Nas imediações de onde Vilhena nasceu havia “casas de branco” (com portas, janelas etc) e um campo onde os indígenas – acreditem – jogavam handebol, usando uma bola de látex feita de seiva de mangaba. A influência do homem branco ia além do telégrafo. Há 72 anos alguns indígenas vilhenenses já usavam roupas, criavam galinhas e tinham cães de estimação.
A expedição aportou em Vilhena exatamente no dia 4 de setembro de 1938. Naquela manhã Faria anotou: “Encontramos uma turma de sabaneses e tagnânis”. No dia seguinte, os índios dançaram com a cadência marcada pelo pé direito.
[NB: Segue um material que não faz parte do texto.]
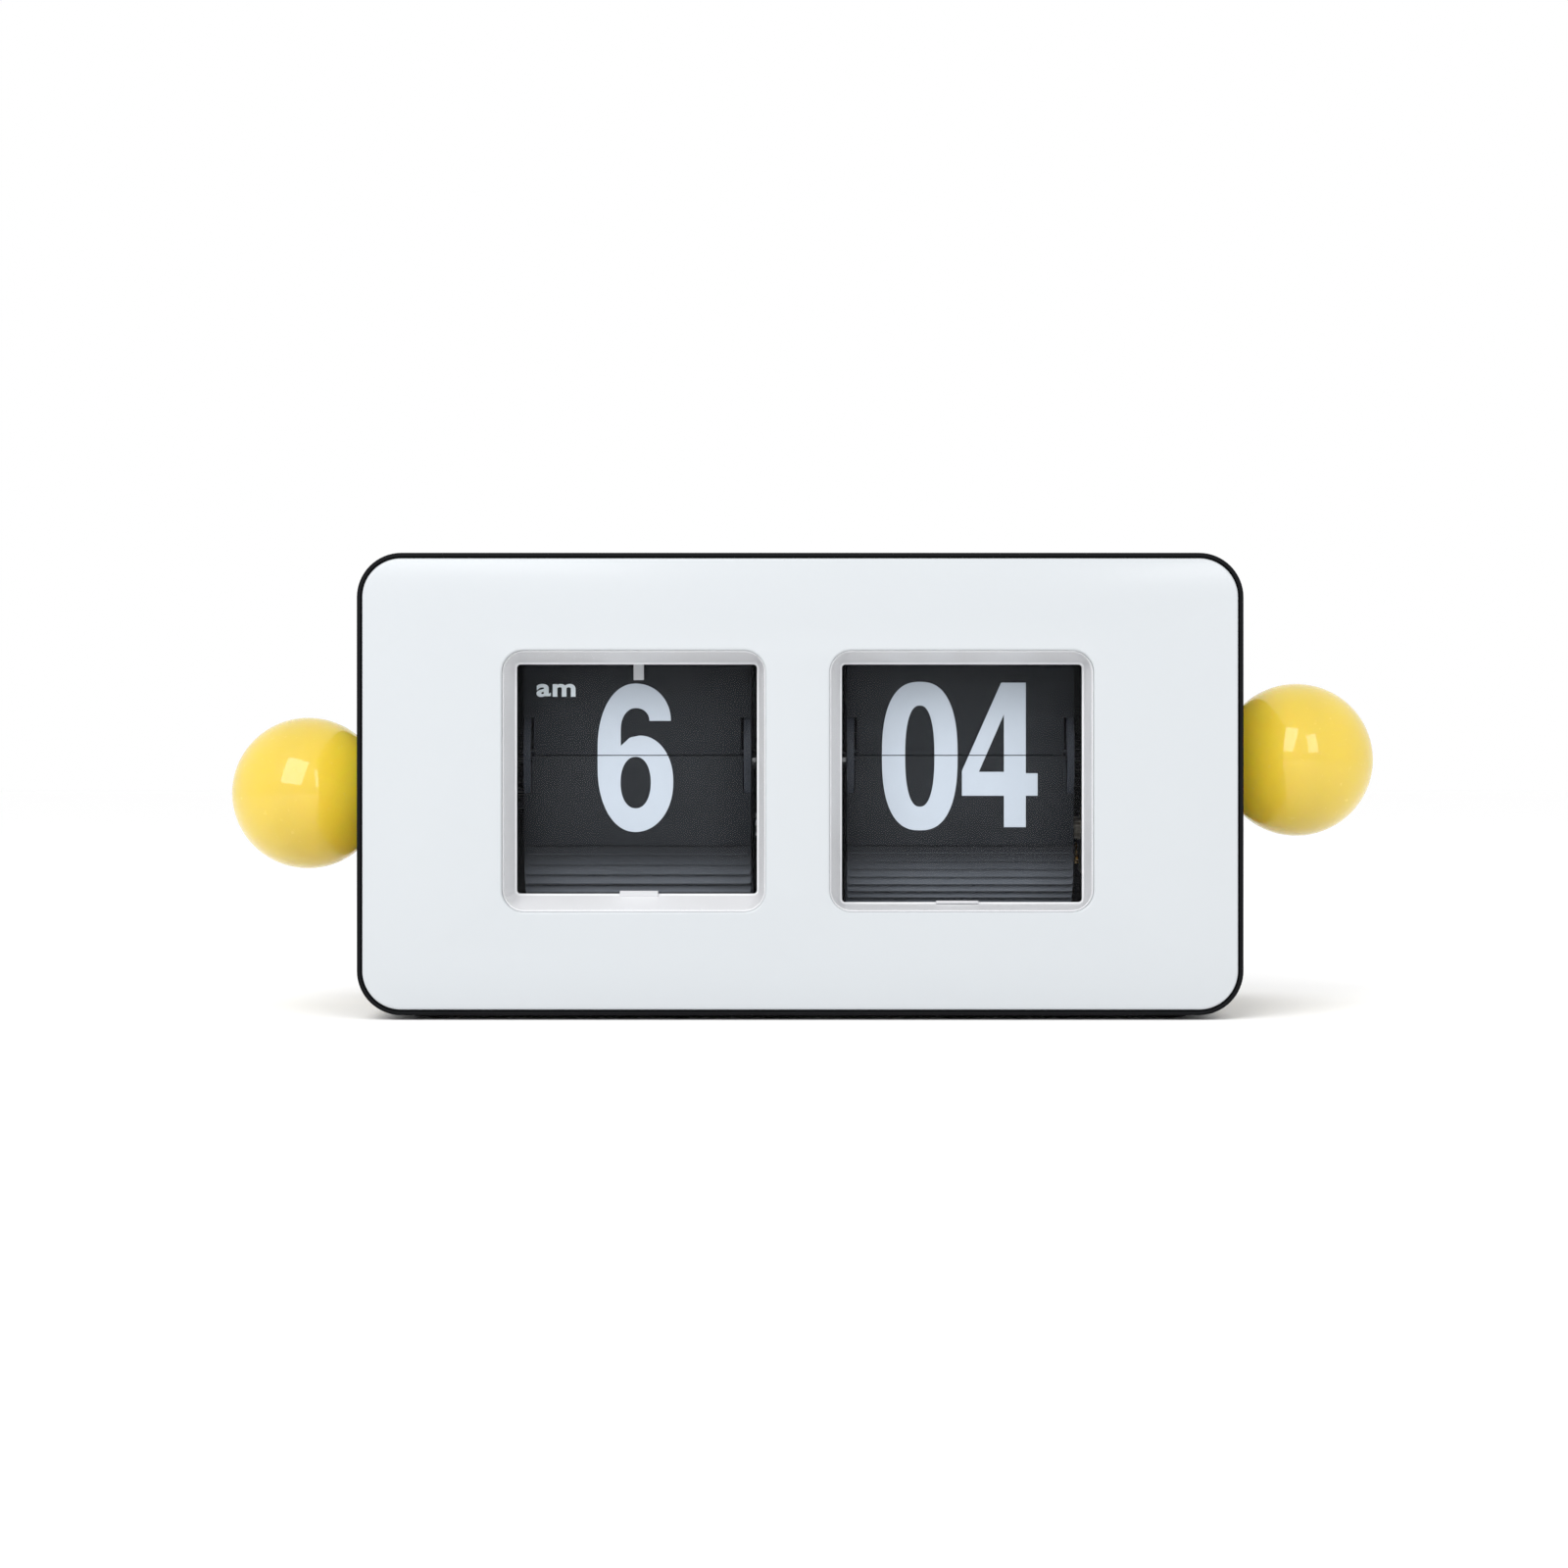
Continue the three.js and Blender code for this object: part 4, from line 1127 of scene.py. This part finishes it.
def buildCover():
    c = coverSizes
    low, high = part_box("rear_cover")
    doorLow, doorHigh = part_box("battery_door")
    bayWidth = 2 * (doorHigh[0] - doorSizes["pin"] + c["doorGap"])
    bayHeight = doorHigh[2] - doorLow[2] + 2 * c["doorGap"]
    bayMiddle = (doorLow[2] + doorHigh[2]) / 2

    def bayOutline(width, height, corner):
        return roundedOutline(width, height, corner, 0, bayMiddle, 2)

    outlines = [roundedOutline(high[0] - low[0], high[2] - low[2], c["corner"], 0, bodyZ, 12)]
    outlines.append(bayOutline(bayWidth, bayHeight, c["openingCorner"]))
    seats = []
    for number in range(1, 5):
        x, _, z = middle("cover_screw_%d" % number)
        outlines.append(circleOutline(c["screwHole"], x, z, 40))
        seats.append([circleOutline(c["seat"], x, z, 40), circleOutline(c["seatHole"], x, z, 20)])
    plate = standUp(sheetMesh(outlines, c["thick"], c["edge"], 3), high[1] - c["thick"] / 2)
    for seat in seats:
        addTo(plate, standUp(sheetMesh(seat, c["seatThick"]), high[1] - c["seatIn"]))
    inside = bayOutline(bayWidth, bayHeight, c["bayCorner"])
    drain = bayOutline(*c["drain"], c["bayCorner"])
    sides = c["baySides"]
    outside = bayOutline(bayWidth + sides[0], bayHeight + sides[1], c["bayOuterCorner"])
    mouth = high[1] - c["bayIn"]
    deep = low[1] + c["bayWall"]
    tray = [(inside, mouth), (inside, deep), (drain, deep)]
    tray += [(drain, low[1]), (outside, low[1]), (outside, mouth)]
    addTo(plate, ringBody(tray))
    settle("rear_cover_skin", plate, "caseBlack", "case", ["rear_cover"])


def buildDoor():
    d = doorSizes
    low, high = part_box("battery_door")
    _, axisY, axisZ = joints["battery_door_hinge"]["pos_m"]
    width = 2 * (high[0] - d["pin"])
    thick = (high[1] - low[1]) / 2
    panelTop = high[2] - axisZ
    bm = bmesh.new()
    slab = bmesh.ops.create_cube(bm, size=1)["verts"]
    bmesh.ops.scale(bm, vec=(width, 2 * thick, panelTop), verts=slab)
    bmesh.ops.translate(bm, vec=(0, axisY, axisZ + panelTop / 2), verts=slab)
    for radius, length in ((thick, width), (d["pinRadius"], 2 * high[0])):
        rod = bmesh.ops.create_cone(
            bm, cap_ends=True, segments=32, radius1=radius, radius2=radius, depth=length
        )["verts"]
        bmesh.ops.rotate(bm, verts=rod, matrix=Matrix.Rotation(math.pi / 2, 3, "Y"))
        bmesh.ops.translate(bm, verts=rod, vec=(0, axisY, axisZ))
    for i in range(d["ribs"]):
        rib = bmesh.ops.create_cube(bm, size=1)["verts"]
        bmesh.ops.scale(bm, vec=d["rib"], verts=rib)
        bmesh.ops.translate(bm, vec=(0, high[1], high[2] - d["firstRib"] - i * d["ribPitch"]), verts=rib)
    edge = (d["edge"], 2)
    settle("battery_door_skin", bm, "caseBlack", "door", ["battery_door"], 40, edge)


screwSizes = {
    "arm": 0.42 * mm,
    "reach": 1.5 * mm,
    "head": 2.6 * mm,
    "headThick": 0.9 * mm,
    "edge": 0.12 * mm,
    "under": 2.4 * mm,
    "underThick": 0.5 * mm,
    "underIn": 1.1 * mm,
    "shankIn": 1.2 * mm,
    "tip": 0.5 * mm,
    "shank": 0.9 * mm,
}


def buildScrew(node):
    s = screwSizes
    low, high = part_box(node)
    x, _, z = middle(node)
    arm, reach = s["arm"], s["reach"]
    cross = [
        (arm, arm), (reach, arm), (reach, -arm), (arm, -arm), (arm, -reach), (-arm, -reach),
        (-arm, -arm), (-reach, -arm), (-reach, arm), (-arm, arm), (-arm, reach), (arm, reach),
    ]
    outlines = [circleOutline(s["head"], x, z, 40), [(x + px, z + pz) for px, pz in cross]]
    head = standUp(sheetMesh(outlines, s["headThick"], s["edge"], 2), high[1] - s["headThick"] / 2)
    under = sheetMesh([circleOutline(s["under"], x, z, 40)], s["underThick"])
    addTo(head, standUp(under, high[1] - s["underIn"]))
    length = high[1] - s["shankIn"] - low[1]
    shank = bmesh.new()
    bmesh.ops.create_cone(
        shank, cap_ends=True, segments=20, radius1=s["tip"], radius2=s["shank"], depth=length
    )
    bmesh.ops.rotate(shank, verts=shank.verts, matrix=Matrix.Rotation(-math.pi / 2, 3, "X"))
    addTo(head, moved(shank, x, low[1] + length / 2, z))
    settle(node + "_skin", head, "steelTurned", "case", [node])


footSizes = {
    "sole": 4.6 * mm,
    "round": 0.25 * mm,
    "radius": 5 * mm,
    "top": 4.8 * mm,
    "thick": 0.8 * mm,
    "stem": 1.4 * mm,
    "height": 3.2 * mm,
}


def buildFoot(node):
    f = footSizes
    x, y, _ = middle(node)
    profile = [
        (0.0, 0.0),
        (0.0, f["sole"]),
        (f["round"], f["radius"]),
        (f["thick"], f["top"]),
        (f["thick"], f["stem"]),
        (f["height"], f["stem"]),
        (f["height"], 0.0),
    ]
    bm = turnedAboutX(profile, 40, False)
    bmesh.ops.rotate(bm, verts=bm.verts, cent=(0, 0, 0), matrix=Matrix.Rotation(-math.pi / 2, 3, "Y"))
    moved(bm, x, y, 0)
    settle(node + "_skin", bm, "rubberFoot", "case", [node])


cellSizes = {
    "nub": 1.2 * mm,
    "nubRadius": 2.7 * mm,
    "crimp": 1.1 * mm,
    "round": 0.5 * mm,
    "smallRound": 0.15 * mm,
    "dish": 0.35 * mm,
}


def buildCell(node, side):
    # a round cell with crimped ends, its positive nub towards side
    c = cellSizes
    low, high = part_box(node)
    r = (high[2] - low[2]) / 2
    end = high[0] - low[0] - c["nub"]
    small = c["smallRound"]
    metal = r - c["crimp"]
    profile = [(c["dish"], 0.0), (c["dish"], metal - c["dish"]), (0.0, metal), (0.0, r - c["round"])]
    profile += [(small, r - small), (c["round"], r), (end - c["round"], r), (end - small, r - small)]
    profile += [(end, r - c["round"]), (end, metal), (end - c["dish"], metal - c["dish"])]
    profile += [(end - c["dish"], c["nubRadius"]), (end + c["nub"] - small, c["nubRadius"])]
    profile += [(end + c["nub"], c["nubRadius"] - small), (end + c["nub"], 0.0)]
    bm = turnedAboutX(profile, 64, False)
    for face in bm.faces:
        at = face.calc_center_median()
        face.material_index = 1 if math.hypot(at.y, at.z) < metal else 0
    if side < 0:
        turnRound(bm)
    _, y, z = middle(node)
    moved(bm, low[0] if side > 0 else high[0], y, z)
    settle(node + "_skin", bm, "cellWrap nickelPlate", "case", [node], 35)


buildCell("battery_upper", 1)
buildCell("battery_lower", -1)
buildCover()
buildDoor()
for number in range(1, 5):
    buildScrew("cover_screw_%d" % number)
    buildFoot("foot_%d" % number)
print("rear cover, door, cells, screws and feet")

# CAD pieces that keep their shape
kept = {
    "steelSheet": "chassis_left_plate chassis_middle_plate chassis_right_plate chassis_base chassis_top_bar",
    "steelTurned": "minute_shaft hour_shaft transfer_arbor",
    "steelBlued": "set_arbor",
    "brassTurned": "minute_pinion motor_pinion right_bush left_bush",
    "gearBlack": "hour_set_wheel",
    "gearNatural": "drive_idler",
    "catchGrey": "hour_leaf_catch minute_leaf_catch",
    "motorCan": "drive_motor",
    "nickelPlate": "battery_spring_upper battery_spring_lower contact_upper contact_lower",
}
for finish, names in kept.items():
    for node in names.split():
        mesh = bpy.data.objects[node].data
        mesh.materials.clear()
        mesh.materials.append(finishes[finish])

# floor, light and air
floorMesh = bpy.data.meshes.new("floor")
bm = bmesh.new()
bmesh.ops.create_grid(bm, x_segments=1, y_segments=1, size=20)
bm.to_mesh(floorMesh)
bm.free()
floor = bpy.data.objects.new("floor", floorMesh)
bpy.context.scene.collection.objects.link(floor)
floorPaint = newMaterial("floor", lambda w, place: {"Roughness": 0.85 + 0.05 * noise(w, place, 4, 2)})
floorPaint.node_tree.nodes["Principled BSDF"].inputs["Base Color"].default_value = (0.995, 0.995, 0.995, 1)
floorMesh.materials.append(floorPaint)

world = bpy.data.worlds.new("air")
bpy.context.scene.world = world
world.use_nodes = True
air = world.node_tree.nodes["Background"]
air.inputs[0].default_value = (1, 1, 1, 1)
air.inputs[1].default_value = 1.0


def lookAt(thing, target):
    thing.rotation_euler = (Vector(target) - thing.location).to_track_quat("-Z", "Y").to_euler()


aim = (0, 0, 0.05)
lamps = {
    "left": {"turn": -21, "rise": 32, "away": 1.1, "size": (0.62, 0.75), "power": 7.6, "roll": -6},
    "right": {"turn": 22, "rise": 23, "away": 1.2, "size": (0.3, 0.55), "power": 2.4, "roll": 0},
}
for name, lamp in lamps.items():
    data = bpy.data.lights.new(name, "AREA")
    data.shape = "RECTANGLE"
    data.size, data.size_y = lamp["size"]
    data.energy = lamp["power"]
    light = bpy.data.objects.new(name, data)
    turn, rise = math.radians(lamp["turn"]), math.radians(lamp["rise"])
    away = lamp["away"]
    light.location = (
        away * math.sin(turn) * math.cos(rise),
        -away * math.cos(turn) * math.cos(rise),
        aim[2] + away * math.sin(rise),
    )
    lookAt(light, aim)
    light.rotation_euler.rotate_axis("Z", math.radians(lamp["roll"]))
    bpy.context.scene.collection.objects.link(light)

print("scene ready")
Cantiga de guerra em duas filas para a direita e para trás: “ê ê o ê”.
Afora as ocas de palha, Vilhena tinha apenas cinco casas, com cobertura de bocava e divisões internas feitas de paxiúba, ora deixada nua, ora barreada. A “Casa de Rondon” era a única coberta de telhas (fabricadas em Campos Novos) e bem assoalhada, onde residiam três famílias. Quem eram? Eis o mistério. Não há provas e registros documentais.
Handebol: no século passado, pouco depois do contato, indígenas já disputavam essa modalidade nas canchas improvisadas sobre o areião de suas aldeias |
“A maior emoção que já senti”
Sobre os índios das proximidades, que viviam perto do telégrafo, Lima anotou todo o processo de confecção da cestaria, adornos, armas e utensílios em cerâmica por eles usados. Chama atenção o vocábulo observado pelo pesquisador e disposto com esmero. No entorno do museu existiam sete tribos, conforme desenho feito pelo cientista.
Segundo Luiz de Castro Faria, alguns índios freqüentavam a casa onde funcionada o telégrafo. Na noite de 12 de setembro, por exemplo, um grupo formado por Maimandê e Cabixi visitou os expedicionários, tocando tocaram flauta para eles. “Foi a maior emoção que já senti. Há naquela música, soturna, profunda, qualquer coisa de realmente mágica”, anotou Luiz.
Ele também relatou a “guerra” entre os grupos indígenas da região. Os das margens do Aripuanã costumavam atacar e matar os sabaneses. Até pouco tempo atrás havia um cemitério indígena nas proximidades da “Casa de Rondon”.
Na época do registro, as terras vilhenenses pertenciam a Mato Grosso. A expedição com oito homens partiu de trem de São Paulo no dia 23 de abril, seguindo para Campo Grande e Corumbá – ambas ainda pertencentes ao antigo Mato Grosso –, de onde saiu pelo Rio Paraguai, de barco, até a região de Cuiabá.
Já no dia seis de junho, na então cidadezinha de Rosário Oeste, perto da capital mato-grossense, a expedição comprou animais e mantimentos para vir até Vilhena, passando por muitas comunidades indígenas. Dia 18 de setembro, o grupo saiu de Vilhena e seguiu para Porto Velho, então pertencente ao Estado do Amazonas e em seguida para Manaus e Belém, onde ocorreu a última anotação, dia três de janeiro de 1939.